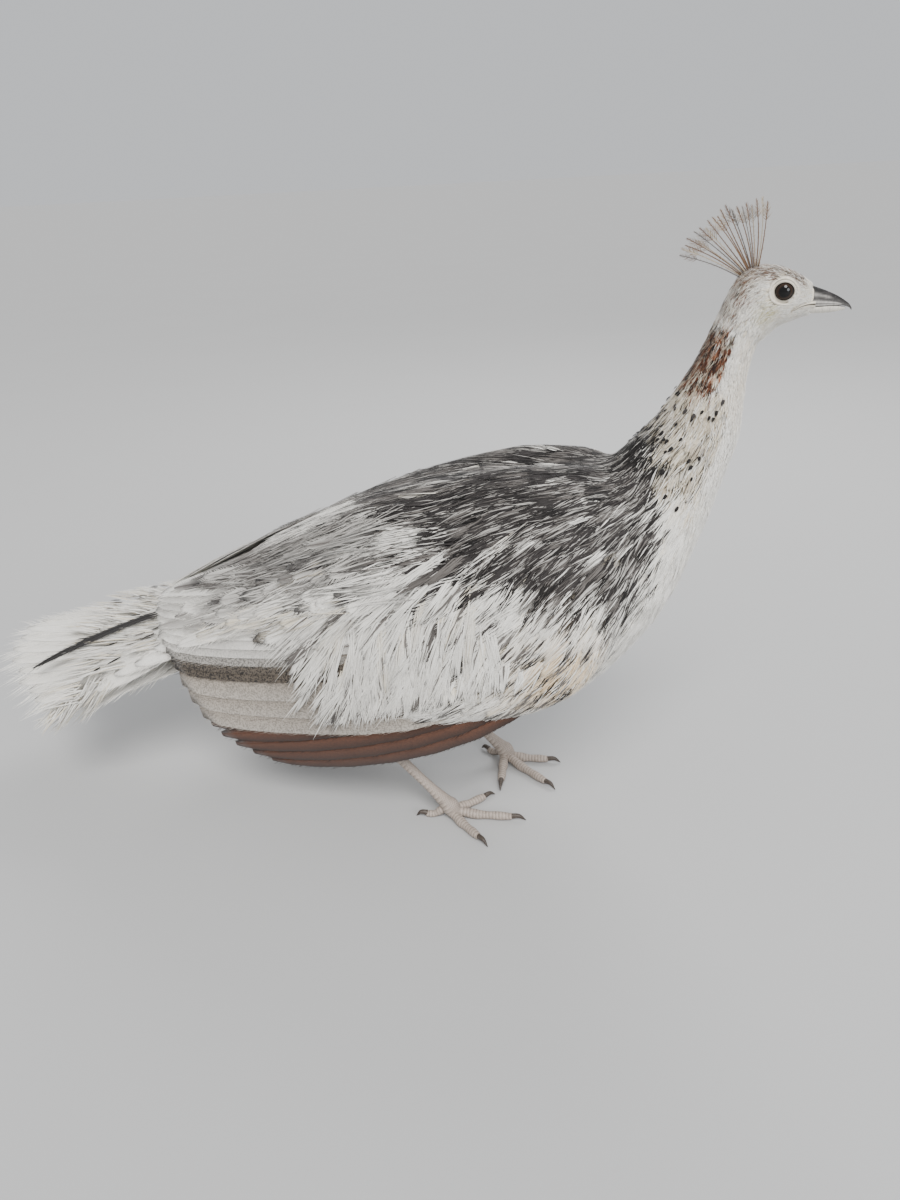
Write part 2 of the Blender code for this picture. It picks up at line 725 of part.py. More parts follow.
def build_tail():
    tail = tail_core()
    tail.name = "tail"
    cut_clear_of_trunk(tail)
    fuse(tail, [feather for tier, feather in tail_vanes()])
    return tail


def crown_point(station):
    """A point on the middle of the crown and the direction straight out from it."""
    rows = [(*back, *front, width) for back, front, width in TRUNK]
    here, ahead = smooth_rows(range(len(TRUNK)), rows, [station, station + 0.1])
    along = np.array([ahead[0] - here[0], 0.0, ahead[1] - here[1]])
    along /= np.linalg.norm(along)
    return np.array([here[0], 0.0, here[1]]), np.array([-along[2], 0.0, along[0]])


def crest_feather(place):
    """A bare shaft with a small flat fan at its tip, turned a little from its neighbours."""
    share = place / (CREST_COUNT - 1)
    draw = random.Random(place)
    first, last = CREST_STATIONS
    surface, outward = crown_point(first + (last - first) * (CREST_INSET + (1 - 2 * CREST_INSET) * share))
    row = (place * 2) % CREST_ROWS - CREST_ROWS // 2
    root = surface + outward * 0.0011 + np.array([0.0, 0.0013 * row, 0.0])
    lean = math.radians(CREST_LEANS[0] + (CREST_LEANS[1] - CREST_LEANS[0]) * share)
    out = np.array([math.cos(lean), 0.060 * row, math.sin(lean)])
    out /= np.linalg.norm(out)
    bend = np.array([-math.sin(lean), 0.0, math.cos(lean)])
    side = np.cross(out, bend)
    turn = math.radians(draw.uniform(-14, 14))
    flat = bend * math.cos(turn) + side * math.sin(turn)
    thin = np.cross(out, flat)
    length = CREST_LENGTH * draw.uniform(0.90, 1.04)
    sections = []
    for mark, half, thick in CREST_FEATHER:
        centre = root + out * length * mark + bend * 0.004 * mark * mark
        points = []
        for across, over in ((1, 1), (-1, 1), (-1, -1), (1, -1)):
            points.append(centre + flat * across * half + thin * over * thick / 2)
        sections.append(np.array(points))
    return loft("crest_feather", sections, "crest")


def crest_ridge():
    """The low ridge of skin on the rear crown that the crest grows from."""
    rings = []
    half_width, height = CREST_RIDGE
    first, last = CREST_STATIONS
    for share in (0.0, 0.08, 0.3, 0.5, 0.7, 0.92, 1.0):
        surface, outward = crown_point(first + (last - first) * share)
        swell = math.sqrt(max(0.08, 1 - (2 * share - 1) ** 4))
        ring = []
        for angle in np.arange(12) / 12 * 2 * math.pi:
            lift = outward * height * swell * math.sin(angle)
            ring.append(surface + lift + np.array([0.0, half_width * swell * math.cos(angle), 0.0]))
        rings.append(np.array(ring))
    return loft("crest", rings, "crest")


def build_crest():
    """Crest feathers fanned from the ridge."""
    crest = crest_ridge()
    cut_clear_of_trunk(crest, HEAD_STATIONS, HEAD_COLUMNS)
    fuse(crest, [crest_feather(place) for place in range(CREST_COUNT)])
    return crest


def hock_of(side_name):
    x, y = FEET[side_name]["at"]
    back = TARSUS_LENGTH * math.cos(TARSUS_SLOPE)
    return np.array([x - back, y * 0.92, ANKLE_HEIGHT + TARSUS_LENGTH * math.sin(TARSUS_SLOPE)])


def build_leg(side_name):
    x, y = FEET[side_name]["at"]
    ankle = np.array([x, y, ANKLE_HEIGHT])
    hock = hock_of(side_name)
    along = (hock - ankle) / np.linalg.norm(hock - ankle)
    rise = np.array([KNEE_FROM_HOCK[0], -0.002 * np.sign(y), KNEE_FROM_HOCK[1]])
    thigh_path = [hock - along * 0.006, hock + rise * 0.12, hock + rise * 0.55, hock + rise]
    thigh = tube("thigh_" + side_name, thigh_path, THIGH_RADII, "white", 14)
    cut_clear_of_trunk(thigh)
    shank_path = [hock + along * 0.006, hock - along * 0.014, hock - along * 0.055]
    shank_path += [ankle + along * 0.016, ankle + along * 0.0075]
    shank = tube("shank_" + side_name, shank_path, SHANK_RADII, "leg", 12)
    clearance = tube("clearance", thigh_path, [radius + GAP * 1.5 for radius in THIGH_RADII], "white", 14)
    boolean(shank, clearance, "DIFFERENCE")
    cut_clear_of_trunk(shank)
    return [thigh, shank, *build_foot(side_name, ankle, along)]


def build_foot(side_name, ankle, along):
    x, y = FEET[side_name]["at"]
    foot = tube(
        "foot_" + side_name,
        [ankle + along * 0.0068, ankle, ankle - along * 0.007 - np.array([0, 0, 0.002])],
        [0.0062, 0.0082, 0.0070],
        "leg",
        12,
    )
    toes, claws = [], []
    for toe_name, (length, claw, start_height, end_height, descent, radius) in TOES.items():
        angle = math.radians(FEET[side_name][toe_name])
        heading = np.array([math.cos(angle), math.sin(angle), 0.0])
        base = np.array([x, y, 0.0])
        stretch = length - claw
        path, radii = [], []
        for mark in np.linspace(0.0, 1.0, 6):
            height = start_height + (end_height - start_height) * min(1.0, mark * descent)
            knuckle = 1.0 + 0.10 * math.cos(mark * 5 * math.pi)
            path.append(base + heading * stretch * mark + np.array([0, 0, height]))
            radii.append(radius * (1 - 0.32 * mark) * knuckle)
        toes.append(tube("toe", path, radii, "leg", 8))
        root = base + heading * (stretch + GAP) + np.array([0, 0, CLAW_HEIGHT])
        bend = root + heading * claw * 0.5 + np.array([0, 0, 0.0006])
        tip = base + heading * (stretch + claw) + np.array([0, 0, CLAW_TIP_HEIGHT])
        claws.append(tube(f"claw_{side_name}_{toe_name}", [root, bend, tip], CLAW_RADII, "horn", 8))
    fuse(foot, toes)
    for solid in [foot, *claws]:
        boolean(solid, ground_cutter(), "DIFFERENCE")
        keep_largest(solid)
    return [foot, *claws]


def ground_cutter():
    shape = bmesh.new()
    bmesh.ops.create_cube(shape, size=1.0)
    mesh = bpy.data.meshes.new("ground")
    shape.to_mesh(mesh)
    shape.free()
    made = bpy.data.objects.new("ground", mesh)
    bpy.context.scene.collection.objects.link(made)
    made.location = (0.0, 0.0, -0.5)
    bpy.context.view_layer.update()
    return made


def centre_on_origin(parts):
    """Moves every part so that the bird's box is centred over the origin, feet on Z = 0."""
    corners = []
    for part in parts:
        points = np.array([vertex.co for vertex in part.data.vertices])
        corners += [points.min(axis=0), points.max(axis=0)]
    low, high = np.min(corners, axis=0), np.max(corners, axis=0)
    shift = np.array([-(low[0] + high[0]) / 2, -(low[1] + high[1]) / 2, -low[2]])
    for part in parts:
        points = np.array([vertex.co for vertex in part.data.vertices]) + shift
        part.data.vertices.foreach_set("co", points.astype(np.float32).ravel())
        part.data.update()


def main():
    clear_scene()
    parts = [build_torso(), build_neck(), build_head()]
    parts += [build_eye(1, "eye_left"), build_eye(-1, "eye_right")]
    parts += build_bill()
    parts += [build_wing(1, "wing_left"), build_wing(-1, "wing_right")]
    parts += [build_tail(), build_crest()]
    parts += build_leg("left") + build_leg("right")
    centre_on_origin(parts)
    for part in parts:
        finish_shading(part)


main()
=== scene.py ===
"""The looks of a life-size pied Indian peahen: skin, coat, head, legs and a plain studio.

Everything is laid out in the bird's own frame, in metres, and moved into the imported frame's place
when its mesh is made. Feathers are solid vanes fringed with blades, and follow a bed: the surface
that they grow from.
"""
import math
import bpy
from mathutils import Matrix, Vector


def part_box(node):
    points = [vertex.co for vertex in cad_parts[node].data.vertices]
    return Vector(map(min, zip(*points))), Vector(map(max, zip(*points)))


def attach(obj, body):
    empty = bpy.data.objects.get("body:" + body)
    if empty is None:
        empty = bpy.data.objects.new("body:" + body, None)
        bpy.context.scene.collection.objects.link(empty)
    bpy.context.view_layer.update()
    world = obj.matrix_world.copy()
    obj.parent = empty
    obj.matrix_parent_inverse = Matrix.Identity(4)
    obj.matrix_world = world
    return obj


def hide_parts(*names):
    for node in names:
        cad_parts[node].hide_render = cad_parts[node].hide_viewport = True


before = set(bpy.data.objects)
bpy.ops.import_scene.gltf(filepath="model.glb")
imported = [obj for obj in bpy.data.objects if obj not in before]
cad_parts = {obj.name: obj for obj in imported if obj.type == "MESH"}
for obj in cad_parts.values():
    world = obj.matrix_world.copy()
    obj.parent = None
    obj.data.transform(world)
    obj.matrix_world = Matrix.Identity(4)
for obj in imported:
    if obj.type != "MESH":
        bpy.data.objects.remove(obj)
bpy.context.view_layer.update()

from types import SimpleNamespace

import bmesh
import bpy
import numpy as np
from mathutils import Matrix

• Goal
Repeat, word for word, the lines from the opening of the material through the line containing "np.array([-along[2], 0.0, along[0]])".

• Task response
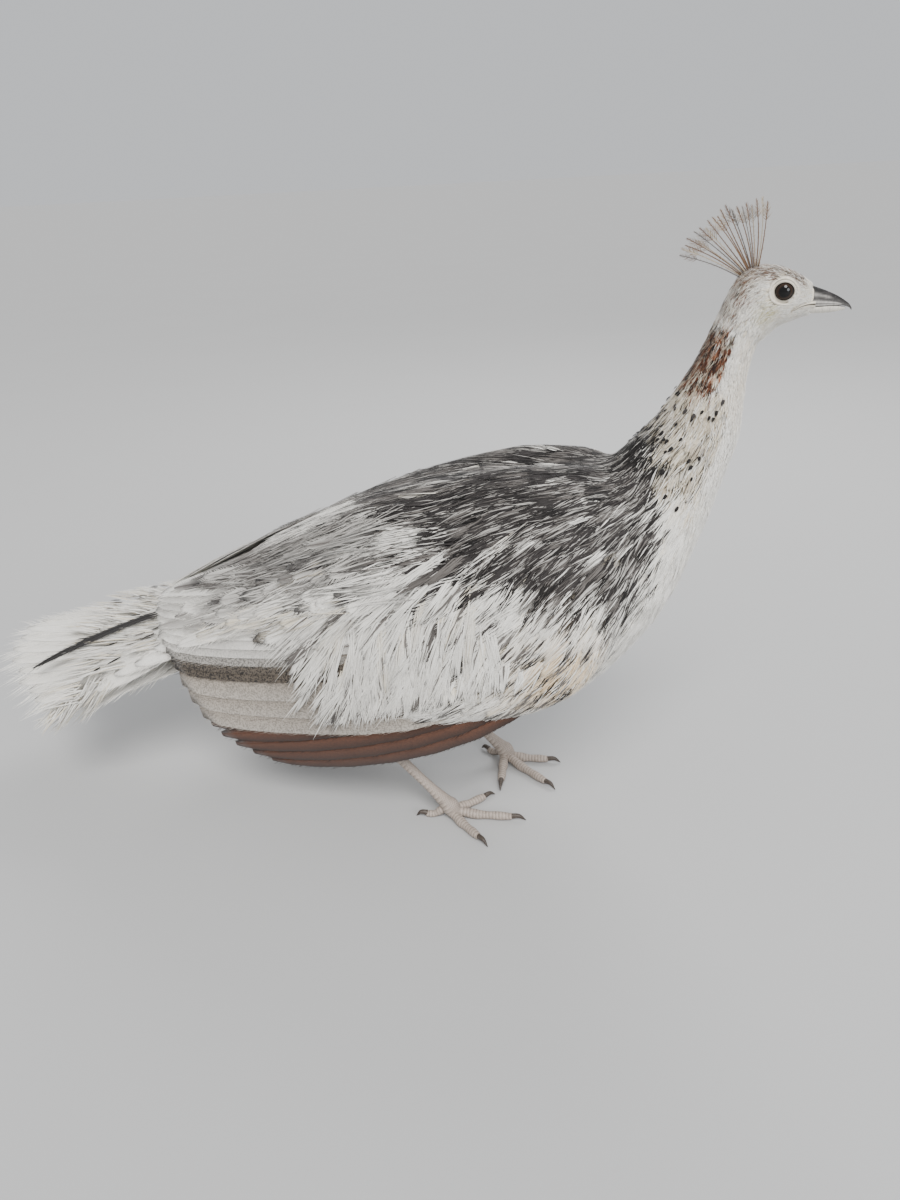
Write part 2 of the Blender code for this picture. It picks up at line 725 of part.py. More parts follow.
def build_tail():
    tail = tail_core()
    tail.name = "tail"
    cut_clear_of_trunk(tail)
    fuse(tail, [feather for tier, feather in tail_vanes()])
    return tail


def crown_point(station):
    """A point on the middle of the crown and the direction straight out from it."""
    rows = [(*back, *front, width) for back, front, width in TRUNK]
    here, ahead = smooth_rows(range(len(TRUNK)), rows, [station, station + 0.1])
    along = np.array([ahead[0] - here[0], 0.0, ahead[1] - here[1]])
    along /= np.linalg.norm(along)
    return np.array([here[0], 0.0, here[1]]), np.array([-along[2], 0.0, along[0]])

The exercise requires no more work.